What bemuses me is how the Nokia firewall came to the idea of putting a group MAC address into the frame's sender field
Best regards,
Peter
01-04-2010 05:45 AM
It looks like you could be hitting this bug CSCsg10605 ASA:
TCP normalizer spoofs an ACK with all zeroes src MAC address.
Let me know if that helps
Varun
01-04-2010 06:18 AM
Hello Varun!
Maybe the right answer for the wrong question ;-). There is no ASA in this constellation and the switch is not complaining about 00:00:00:00:00:00 source MAC-address. It is complaining about 01:50:5A:E7:41:ED as source MAC. I also was looking more closely to the device now and found out that it is NOT a nokia checkpoint firewall. To the port is connected a Cisco IPS 4260. For better understanding the constellation is looking like this. 2 4503 connected together through a 2GB/s portchannel and a pair of 2 IPS (1 IPS connected to 1 switch). I get the log-messages on the interface of the one IPS and i get the messages on the portchannel too.

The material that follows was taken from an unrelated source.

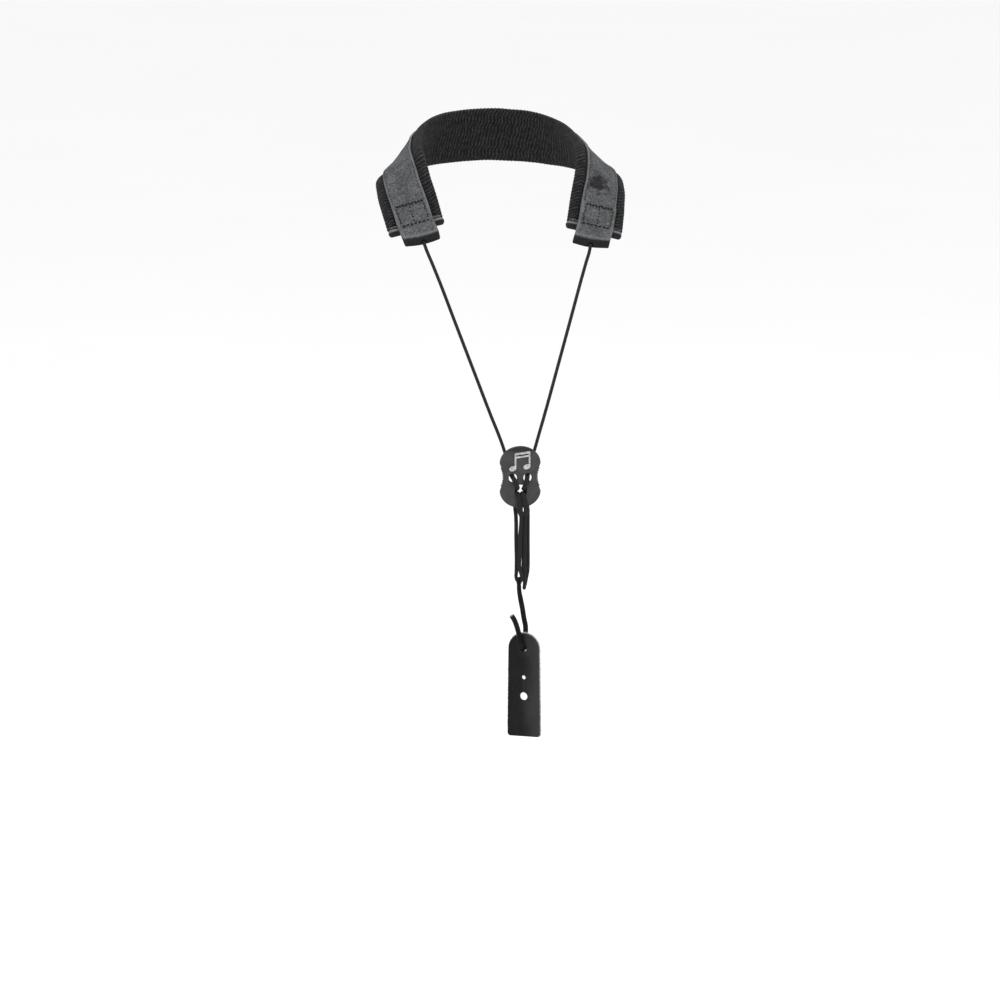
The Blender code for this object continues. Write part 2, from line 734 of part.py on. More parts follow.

The question was, what the switch is doing when he treats the packet as invalid. Does he drops it or does he forwards it but not learn the MAC on the port? What i found out by "show platform cpu packet statistics all" is, that there are drops for "Host Learning" on the switch
Packets Dropped by Packet Queue
Queue Total 5 sec avg 1 min avg 5 min avg 1 hour avg
---------------------- --------------- --------- --------- --------- ----------
Esmp 0 0 0 0 0
L2/L3Control 0 0 0 0 0
Host Learning 4933661 0 0 0 0
L3 Fwd High 0 0 0 0 0
L3 Fwd Medium 0 0 0 0 0
I can't tell since when those drops happens, but are those drops the dropped invalid packets? And how can i clear the platform cpu packet statistics?
Regards,
Marko
01-04-2010 04:07 PM
When a frame is ingress on a layer-2 interface on a 4500, the hardware checks the CAM table for both the destination and source ethernet addresses of the frame.
In this case, the source address does not exist in CAM, so a source-address-miss interrupt is generated, and the packet is punted to software (the 4500 does MAC learning in software). This is why you have a host-learning queue, where you see these drops.
While the hardware is responsible for punting the frame due to SA miss, the actual learning is done by software. The software sees the frame is a multicast mac address (least significant bit of the most significant octet is set), and rather than learning the host and forwarding the frame it discards it.
So yes, the switch drops it. This accounts for your host-learning queue drops.
Additionally, as one poster mentioned, a multicast mac is not a valid source-address for an ethernet frame.
-Ryan
01-05-2010 04:06 AM
Thank you for your answer Ryan. But this leads me to another question. The multicast MAC-address belongs to the nokia checkpoint cluster on the 2 catalyst 4503, but the switch is seeing the packets at the interface of the cisco IPS sensors. how can this happen? there is an IPSO cluster of 3 nokias on the switche. 2 nokias on 1 switch and 1 nokia at the other switch. they are sending multicast to perform clustering inside the vlan 65. is there a problem in the cisco IPS sensor with this multicast traffic?